Reassess vendors after onboarding

One-time due diligence gives a false sense of closure. Vendors change platforms, staffing, subcontractors, hosting arrangements, and internal controls. Threats change too. A vendor that was acceptable last year may not meet your standards today.

Reassessment should be based on risk and trigger events. High-risk vendors may require annual review. Others can be reviewed less often unless a material change occurs, such as a breach, acquisition, new service model, or expanded access to your environment. Security incidents, failed service levels, and compliance issues should all trigger renewed scrutiny.
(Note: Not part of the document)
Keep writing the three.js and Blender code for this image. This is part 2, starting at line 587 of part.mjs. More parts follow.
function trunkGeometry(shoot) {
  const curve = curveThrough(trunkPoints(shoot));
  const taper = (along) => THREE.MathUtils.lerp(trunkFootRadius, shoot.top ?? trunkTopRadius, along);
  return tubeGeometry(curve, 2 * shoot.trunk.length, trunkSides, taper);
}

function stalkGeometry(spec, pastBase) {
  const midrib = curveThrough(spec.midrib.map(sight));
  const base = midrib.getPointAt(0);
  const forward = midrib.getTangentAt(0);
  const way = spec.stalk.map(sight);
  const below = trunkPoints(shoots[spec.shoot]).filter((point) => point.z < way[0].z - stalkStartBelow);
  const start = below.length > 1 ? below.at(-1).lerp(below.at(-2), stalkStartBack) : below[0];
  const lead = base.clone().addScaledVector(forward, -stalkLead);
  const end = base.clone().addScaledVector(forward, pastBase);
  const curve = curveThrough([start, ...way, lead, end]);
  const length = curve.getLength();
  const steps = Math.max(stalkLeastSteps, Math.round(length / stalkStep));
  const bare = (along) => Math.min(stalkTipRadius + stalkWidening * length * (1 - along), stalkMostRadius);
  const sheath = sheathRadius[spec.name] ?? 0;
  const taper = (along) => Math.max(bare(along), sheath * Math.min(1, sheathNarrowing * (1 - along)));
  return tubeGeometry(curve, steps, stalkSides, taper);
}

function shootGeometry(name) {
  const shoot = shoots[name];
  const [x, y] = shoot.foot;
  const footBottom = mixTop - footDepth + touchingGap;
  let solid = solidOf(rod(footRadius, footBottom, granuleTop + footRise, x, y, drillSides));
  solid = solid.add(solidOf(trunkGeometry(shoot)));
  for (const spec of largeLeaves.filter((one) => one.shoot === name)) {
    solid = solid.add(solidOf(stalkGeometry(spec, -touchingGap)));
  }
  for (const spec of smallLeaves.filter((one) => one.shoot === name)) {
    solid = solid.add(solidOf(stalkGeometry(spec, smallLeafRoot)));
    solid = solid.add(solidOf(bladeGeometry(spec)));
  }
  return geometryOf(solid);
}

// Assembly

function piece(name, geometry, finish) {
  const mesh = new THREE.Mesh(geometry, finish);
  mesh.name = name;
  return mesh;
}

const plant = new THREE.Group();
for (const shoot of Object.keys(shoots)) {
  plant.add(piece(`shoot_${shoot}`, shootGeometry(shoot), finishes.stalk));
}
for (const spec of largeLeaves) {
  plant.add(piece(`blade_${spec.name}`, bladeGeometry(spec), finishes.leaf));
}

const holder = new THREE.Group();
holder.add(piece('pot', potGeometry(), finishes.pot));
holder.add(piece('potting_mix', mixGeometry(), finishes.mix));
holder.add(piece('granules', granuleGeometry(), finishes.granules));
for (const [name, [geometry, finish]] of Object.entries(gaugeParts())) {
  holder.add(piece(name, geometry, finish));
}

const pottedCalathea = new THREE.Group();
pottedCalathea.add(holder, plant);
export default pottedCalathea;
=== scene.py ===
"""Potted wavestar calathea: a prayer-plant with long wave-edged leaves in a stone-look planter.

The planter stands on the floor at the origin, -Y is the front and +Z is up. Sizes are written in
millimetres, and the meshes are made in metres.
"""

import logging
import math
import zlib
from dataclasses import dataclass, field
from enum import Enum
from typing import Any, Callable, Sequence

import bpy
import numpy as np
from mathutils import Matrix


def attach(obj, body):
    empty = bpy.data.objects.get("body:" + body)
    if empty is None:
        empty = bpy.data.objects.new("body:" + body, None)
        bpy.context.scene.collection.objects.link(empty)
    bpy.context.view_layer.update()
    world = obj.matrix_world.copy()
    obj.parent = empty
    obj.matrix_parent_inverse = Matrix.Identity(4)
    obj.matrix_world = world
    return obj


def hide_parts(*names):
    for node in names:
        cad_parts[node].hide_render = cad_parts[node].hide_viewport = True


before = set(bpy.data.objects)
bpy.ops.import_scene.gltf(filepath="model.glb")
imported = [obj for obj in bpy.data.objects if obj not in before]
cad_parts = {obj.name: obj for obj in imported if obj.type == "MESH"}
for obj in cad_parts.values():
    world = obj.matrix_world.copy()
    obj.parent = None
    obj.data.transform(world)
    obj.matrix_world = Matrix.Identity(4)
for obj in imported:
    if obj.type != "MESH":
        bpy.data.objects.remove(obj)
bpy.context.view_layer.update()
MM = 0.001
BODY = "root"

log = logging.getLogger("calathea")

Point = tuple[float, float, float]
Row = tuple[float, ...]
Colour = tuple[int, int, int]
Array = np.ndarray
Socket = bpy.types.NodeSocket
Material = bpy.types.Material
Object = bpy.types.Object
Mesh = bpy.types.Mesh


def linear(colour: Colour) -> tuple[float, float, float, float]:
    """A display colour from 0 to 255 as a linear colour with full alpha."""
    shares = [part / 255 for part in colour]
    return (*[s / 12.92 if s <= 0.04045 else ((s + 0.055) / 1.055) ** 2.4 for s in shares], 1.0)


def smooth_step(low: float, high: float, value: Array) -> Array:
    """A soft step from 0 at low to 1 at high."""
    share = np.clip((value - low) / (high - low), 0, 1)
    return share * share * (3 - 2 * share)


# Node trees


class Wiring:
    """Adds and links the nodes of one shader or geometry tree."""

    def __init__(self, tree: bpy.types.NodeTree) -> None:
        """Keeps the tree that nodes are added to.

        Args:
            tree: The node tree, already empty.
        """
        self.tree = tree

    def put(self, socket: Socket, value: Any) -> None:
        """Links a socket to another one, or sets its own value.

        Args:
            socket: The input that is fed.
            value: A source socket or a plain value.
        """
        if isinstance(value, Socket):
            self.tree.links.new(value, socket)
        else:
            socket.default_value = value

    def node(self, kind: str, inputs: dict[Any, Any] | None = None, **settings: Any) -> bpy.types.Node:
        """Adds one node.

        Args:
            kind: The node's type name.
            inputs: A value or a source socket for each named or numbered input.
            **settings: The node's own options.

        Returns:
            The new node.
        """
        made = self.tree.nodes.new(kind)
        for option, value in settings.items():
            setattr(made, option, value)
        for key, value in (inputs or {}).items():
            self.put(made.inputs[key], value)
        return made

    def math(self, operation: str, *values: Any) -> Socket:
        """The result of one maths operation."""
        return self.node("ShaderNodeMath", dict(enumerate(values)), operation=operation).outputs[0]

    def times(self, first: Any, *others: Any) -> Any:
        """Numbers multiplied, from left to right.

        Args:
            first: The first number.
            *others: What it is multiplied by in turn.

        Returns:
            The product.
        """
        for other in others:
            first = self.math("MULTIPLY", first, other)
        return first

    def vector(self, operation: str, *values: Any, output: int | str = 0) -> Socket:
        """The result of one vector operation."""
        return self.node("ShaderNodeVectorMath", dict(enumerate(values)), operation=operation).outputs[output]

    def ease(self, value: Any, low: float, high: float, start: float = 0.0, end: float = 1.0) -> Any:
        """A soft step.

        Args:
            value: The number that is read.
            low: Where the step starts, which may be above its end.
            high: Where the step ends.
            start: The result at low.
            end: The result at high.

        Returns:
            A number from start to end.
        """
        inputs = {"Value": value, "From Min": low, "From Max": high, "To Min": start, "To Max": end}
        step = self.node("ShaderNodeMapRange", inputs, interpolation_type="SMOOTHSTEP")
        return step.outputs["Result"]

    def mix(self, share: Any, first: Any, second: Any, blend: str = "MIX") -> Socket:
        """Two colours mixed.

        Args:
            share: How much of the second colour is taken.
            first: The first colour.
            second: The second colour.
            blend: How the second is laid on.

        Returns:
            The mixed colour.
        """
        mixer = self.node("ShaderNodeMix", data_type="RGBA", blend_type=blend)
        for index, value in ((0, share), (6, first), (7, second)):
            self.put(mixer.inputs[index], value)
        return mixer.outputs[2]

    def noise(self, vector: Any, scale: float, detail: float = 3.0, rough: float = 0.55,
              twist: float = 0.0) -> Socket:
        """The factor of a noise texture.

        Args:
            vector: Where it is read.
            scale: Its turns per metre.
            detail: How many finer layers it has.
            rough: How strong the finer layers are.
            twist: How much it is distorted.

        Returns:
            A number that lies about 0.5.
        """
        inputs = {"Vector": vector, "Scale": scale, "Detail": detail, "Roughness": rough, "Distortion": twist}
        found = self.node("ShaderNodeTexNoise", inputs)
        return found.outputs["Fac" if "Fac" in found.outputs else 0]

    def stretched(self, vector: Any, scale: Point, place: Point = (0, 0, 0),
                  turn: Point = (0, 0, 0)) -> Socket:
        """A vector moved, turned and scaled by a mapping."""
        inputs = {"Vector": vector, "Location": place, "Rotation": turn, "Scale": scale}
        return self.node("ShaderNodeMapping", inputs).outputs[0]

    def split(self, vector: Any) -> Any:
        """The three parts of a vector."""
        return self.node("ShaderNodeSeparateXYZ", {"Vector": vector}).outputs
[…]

This is where a managed, accountable process matters. Vendor risk is not static, and it should not be treated as a checkbox. Organizations that handle it well maintain an inventory of third parties, assign ownership, track review dates, and record exceptions with clear business sign-off.

What good vendor audits usually reveal

A strong audit does not always end with a pass or fail. More often, it reveals where risk needs to be contained. You may find that the vendor is acceptable if single sign-on is enforced, if certain data is excluded, or if administrative access is restricted to approved channels. You may also find that the vendor is capable, but documentation is weak, which creates its own compliance problem.

The point is not perfection. It is informed control. Security leaders, operations teams, and executive decision-makers need a clear view of where vendor risk sits, what safeguards are verified, and where business acceptance is required.

At Aegisys, that same principle drives every serious security program: accountability beats assumption. If a vendor plays a meaningful role in your operations, their controls should be tested with the same discipline you expect inside your own environment.

The safest vendor relationship is not the one with the best marketing. It is the one that can show its controls, explain its responsibilities, and withstand scrutiny when it counts.